The LePage campaign countered that many of Cutler’s proposals echo themes that the governor has been talking about since the 2010 gubernatorial campaign.

“The proof is in the pudding. There has been major job creation under Gov. LePage,” LePage campaign spokesman Alex Willette said. “What you’re hearing from Eliot and Congressman [Democratic gubernatorial nominee Mike] Michaud are just distractions.”

Cutler, who is lagging significantly behind LePage and Michaud in the race but hopes to gain winning support in the coming weeks, told the BDN on Thursday the majority of his plan to create jobs consists of proposals he’s aired previously, dating back to last year.

“This is an effort to connect the dots of my policy proposals and to do it in a strategic way,” Cutler said.

Cutler’s plan crosses a spectrum of areas from boosting training opportunities for Mainers of all ages to bolstering efforts to capitalize on Maine’s natural resources, such as recreation areas, wood fiber, agricultural land and fisheries.

He also proposed — as he has before — to increase state borrowing for improvements to roads and bridges in order to undertake much-needed projects while the state’s debt load is light and interest rates are at historic lows.

On the education front, he repeated his “Pay it Forward, Pay it Back” proposal, which would reduce the cost of a post-high school education as long as the student promises to remain in Maine, and implementing a dollar-for-dollar tax credit for student loan repayments.

The independent said he would also restore funding for the Job Training Initiative, which was introduced by independent Gov. Angus King, reduced by Democratic Gov. John Baldacci and eliminated under LePage.

“Every business manager in the state of Maine who I’ve talked to doesn’t say the major problem in Maine is taxes and energy prices,” Cutler said in an interview with the BDN. “The problem is finding a skilled, educated and healthy workforce. … It’s the same thing I hear from people who are looking at Maine [to locate their businesses]. It’s a workforce issue.”

Cutler’s comments came as LePage has been traveling throughout Maine saying that the biggest barrier to economic development is the state’s high energy costs, which he proposes to lower by purchasing hydroelectric power from Quebec and expanding access to natural gas.

Cutler, who also supports bringing more natural gas to Maine, said LePage’s energy plans for the most part aren’t viable.

“He talks about having an energy plan but he doesn’t have an energy plan,” Cutler said. “He has an energy fantasy.”

Willette rejected that notion.

“The governor has been a leader on job creation in this state by helping businesses thrive and creating over 20,000 private-sector jobs,” he said. “That’s all good progress from great policy initiatives.”
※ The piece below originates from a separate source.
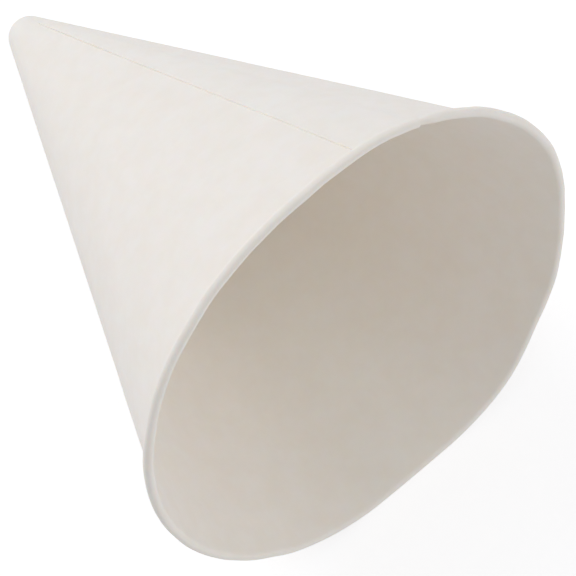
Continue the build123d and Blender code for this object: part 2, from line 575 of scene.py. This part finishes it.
def wrap_tree():
    """Geometry Nodes tree that wraps the blank round the mouth's arcs and lays the cup down."""
    tree = bpy.data.node_groups.new("Wrap a paper blank into a cone", "GeometryNodeTree")
    sockets = tree.interface
    sockets.new_socket("Geometry", in_out="INPUT", socket_type="NodeSocketGeometry")
    sockets.new_socket("Geometry", in_out="OUTPUT", socket_type="NodeSocketGeometry")
    for name in (
        "Top Radius",
        "Bend Radius",
        "Bend Across",
        "Bend Rise",
        "Foot Radius",
        "Foot Rise",
        "Bend Below",
        "Foot Below",
        "Bulge",
        "Bulge Direction",
        "Dip",
        "Dip Direction",
        "Wave",
        "Rim Wave",
        "Dent",
        "Seed",
        "Tilt",
    ):
        sockets.new_socket(name, in_out="INPUT", socket_type="NodeSocketFloat")
    sockets.new_socket("Place", in_out="INPUT", socket_type="NodeSocketVector")
    sockets.new_socket("Material", in_out="INPUT", socket_type="NodeSocketMaterial")
    given = add_node(tree, "NodeGroupInput")

    turn, spread, reach, level = [
        add_node(tree, READ, {"Name": name}, data_type="FLOAT")["Attribute"]
        for name in BLANK_VALUES
    ]
    side = add_node(tree, MATH, {0: turn}, operation="COSINE")[0]
    up = add_node(tree, MATH, {0: turn}, operation="SINE")[0]

    # Radius and middle of the arc that a point belongs to: the round top, a bend or the foot
    on_bend = add_node(tree, MATH, {0: up, 1: given["Bend Below"]}, operation="LESS_THAN")[0]
    on_foot = add_node(tree, MATH, {0: up, 1: given["Foot Below"]}, operation="LESS_THAN")[0]
    hand = add_node(tree, MATH, {0: side}, operation="SIGN")[0]
    inputs = {0: hand, 1: given["Bend Across"]}
    bend_side = add_node(tree, MATH, inputs, operation="MULTIPLY")[0]
    arc = []
    for top, bend, foot in (
        (given["Top Radius"], given["Bend Radius"], given["Foot Radius"]),
        (0.0, bend_side, 0.0),
        (0.0, given["Bend Rise"], given["Foot Rise"]),
    ):
        inputs = {"Switch": on_bend, "False": top, "True": bend}
        above = add_node(tree, SWITCH, inputs, input_type="FLOAT")[0]
        inputs = {"Switch": on_foot, "False": above, "True": foot}
        arc.append(add_node(tree, SWITCH, inputs, input_type="FLOAT")[0])
    radius, middle_side, middle_up = arc

    # Waves are read round the mouth, so that straight lines from the tip stay straight, as they
    # do when a sheet bends, and dents are read at the place on the cone. Both are the same for the
    # two faces of the sheet
    rim_place = add_node(tree, COMBINE, {"X": side, "Y": up})[0]
    inputs = {"Z": spread}
    for axis, value in (("X", side), ("Y", up)):
        inputs[axis] = add_node(tree, MATH, {0: value, 1: spread}, operation="MULTIPLY")[0]
    place = add_node(tree, COMBINE, inputs)[0]
    waves = {}
    for name, where, scale, detail in (
        ("Wave", rim_place, WAVE_SCALE, WAVE_DETAIL),
        ("Rim Wave", rim_place, RIM_WAVE_SCALE, WAVE_DETAIL),
        ("Dent", place, DENT_SCALE, DENT_DETAIL),
    ):
        inputs = {"Vector": where, "W": given["Seed"], "Scale": scale, "Detail": detail}
        wave = add_node(tree, NOISE, inputs, noise_dimensions="4D", normalize=False)[0]
        waves[name] = add_node(tree, MATH, {0: wave, 1: given[name]}, operation="MULTIPLY")[0]

    bent = add_node(tree, MATH, {0: waves["Wave"], 1: waves["Dent"]}, operation="ADD")[0]
    for name in ("Bulge", "Dip"):
        inputs = {0: turn, 1: given[name + " Direction"]}
        away = add_node(tree, MATH, inputs, operation="SUBTRACT")[0]
        facing = add_node(tree, MATH, {0: away}, operation="COSINE")[0]
        inputs = {"Value": facing, "From Min": LOBE_EDGE}
        lobe = add_node(tree, RANGE, inputs, interpolation_type="SMOOTHSTEP")[0]
        inputs = {0: lobe, 1: given[name], 2: bent}
        bent = add_node(tree, MATH, inputs, operation="MULTIPLY_ADD")[0]

    # Nothing bends at the tip, nor where the cup rests on its foot
    inputs = {"Value": up, "From Min": HELD_BELOW, "From Max": FREE_ABOVE, "To Max": spread}
    free = add_node(tree, RANGE, inputs, interpolation_type="SMOOTHSTEP")[0]
    free_rim = add_node(tree, MATH, {0: free, 1: spread}, operation="MULTIPLY")[0]

    out = add_node(tree, MATH, {0: bent, 1: free, 2: reach}, operation="MULTIPLY_ADD")[0]
    out = add_node(tree, MATH, {0: radius, 1: spread, 2: out}, operation="MULTIPLY_ADD")[0]
    inputs = {0: waves["Rim Wave"], 1: free_rim, 2: level}
    axes = {"X": add_node(tree, MATH, inputs, operation="MULTIPLY_ADD")[0]}
    for axis, direction, middle in (("Y", side, middle_side), ("Z", up, middle_up)):
        moved = add_node(tree, MATH, {0: middle, 1: spread}, operation="MULTIPLY")[0]
        inputs = {0: out, 1: direction, 2: moved}
        axes[axis] = add_node(tree, MATH, inputs, operation="MULTIPLY_ADD")[0]
    point = add_node(tree, COMBINE, axes)[0]

    # Laid down on its foot and its tip
    inputs = {"Vector": point, "Angle": given["Tilt"]}
    turned = {"rotation_type": "Y_AXIS", "invert": True}
    point = add_node(tree, "ShaderNodeVectorRotate", inputs, **turned)[0]
    inputs = {0: point, 1: given["Place"]}
    point = add_node(tree, "ShaderNodeVectorMath", inputs, operation="ADD")[0]
    inputs = {"Geometry": given["Geometry"], "Position": point}
    cup = add_node(tree, "GeometryNodeSetPosition", inputs)[0]
    cup = add_node(tree, "GeometryNodeRealizeInstances", {"Geometry": cup})[0]
    inputs = {"Geometry": cup, "Material": given["Material"]}
    cup = add_node(tree, "GeometryNodeSetMaterial", inputs)[0]
    add_node(tree, "NodeGroupOutput", {"Geometry": cup})
    return tree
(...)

Michaud rolled out his economic development plan in February, which shares similarities with Cutler’s. It centers on raising the minimum wage, heavy investments in small business development and making the sophomore year at any University of Maine campus free.

“Maine needs a real, long-term strategy and an experienced leader who can work with Democrats, Republicans and independents to carry it out,” Michaud campaign spokeswoman Lizzy Reinholt said. “Unlike his opponents, Mike actually has a proven track record of working across the aisle to get things done. Eliot Cutler has been recycling the same old ideas for more than a year now but it’s going to take an experienced leader like Mike Michaud to undo the damage caused by Gov. LePage and bring change to Augusta.”
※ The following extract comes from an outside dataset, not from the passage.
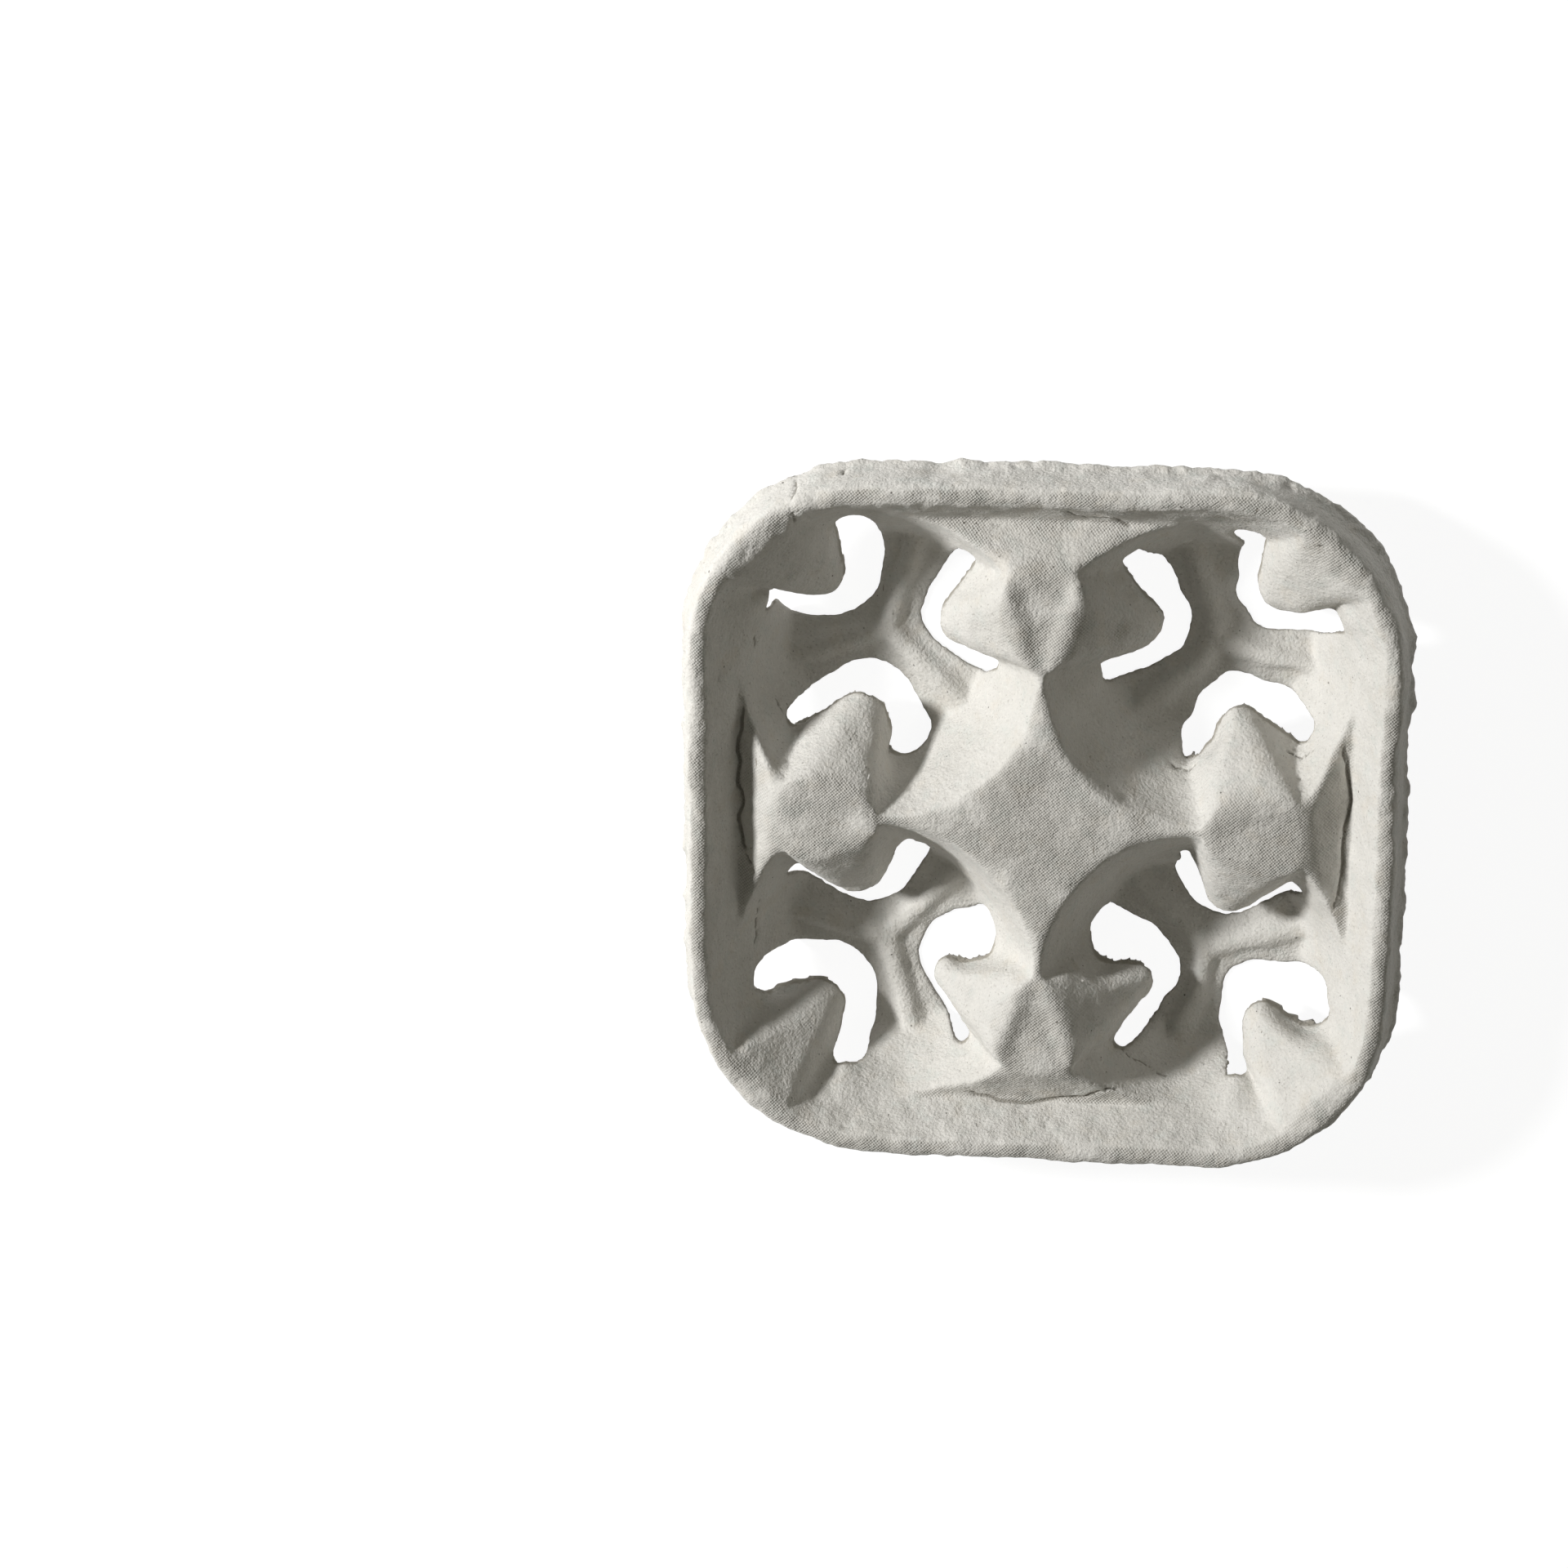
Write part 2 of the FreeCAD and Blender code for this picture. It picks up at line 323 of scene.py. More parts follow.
@dataclass
class PulpSkin:
    """The whole tray as one skin of moulded pulp.

    Sizes are in metres. The rim's zones are told apart by how far out they lie. A span gives where a
    zone's smooth step starts and ends.
    """

    camera: PhotoCamera
    node: str = "carrier_tray"
    name: str = "pulp_tray"
    merge_gap: float = 0.001 * MM
    voxel: float = 0.75 * MM
    skin: float = 1.9 * MM

    outline_centre: float = 51.0 * MM
    pocket_reach: float = 97.0 * MM
    rim_zone: Span = (88 * MM, 96 * MM)
    lip_zone: Span = (105.6 * MM, 106.8 * MM)
    edge_slope: float = 0.36
    edge_spread: int = 3
    cut_slope: float = 0.15
    cut_spread: int = 2
    least_weight: float = 0.01

    smoothing: float = 0.5
    all_rounds: int = 4
    fold_rounds: int = 18
    floor_folds: float = 0.75
    fold_heights: Span = (7 * MM, 15 * MM)

    hump_press: float = 0.85
    hump_rounds: int = 60
    hump_start: Span = (24 * MM, 30 * MM)
    hump_end: Span = (84 * MM, 78 * MM)
    hump_side: Span = (24 * MM, 18 * MM)
    hump_heights: Span = (16 * MM, 26 * MM)
    hump_caps: tuple[Place, ...] = (
        (1.0, 0.0, 39.9 * MM), (0.0, 1.0, 41.3 * MM), (-1.0, 0.0, 39.4 * MM), (0.0, -1.0, 41.4 * MM),
    )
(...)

Whoever is elected governor this year — and in 2018 and 2022 and thereafter — faces stark economic realities because Maine has the oldest per-capita population in the country coupled with a low birth rate. Analysts as diverse as former Maine Heritage Policy Center leader Scott Moody and University of Southern Maine economist Charles Colgan, who advised past independent and Democratic governors, offer dire predictions that Maine is on the cusp of a “demographic winter” that will devastate the state’s economy.

Colgan told lawmakers last year that unless Maine can attract at least 60,000 new workforce-aged residents in the next 20 years, the state’s economy will become worse before it improves.

“People assume that if we could just keep our young people here, it would solve the problem,” Colgan said. “There are not half enough of them because not enough young people are born here. We have to get people from other places to move here.”

Other than talking about improving economic conditions generally and initiatives that would reduce the cost of education debt, none of the three leading candidates for governor has offered specific plans to address the need to attract young families from other parts of the country to Maine.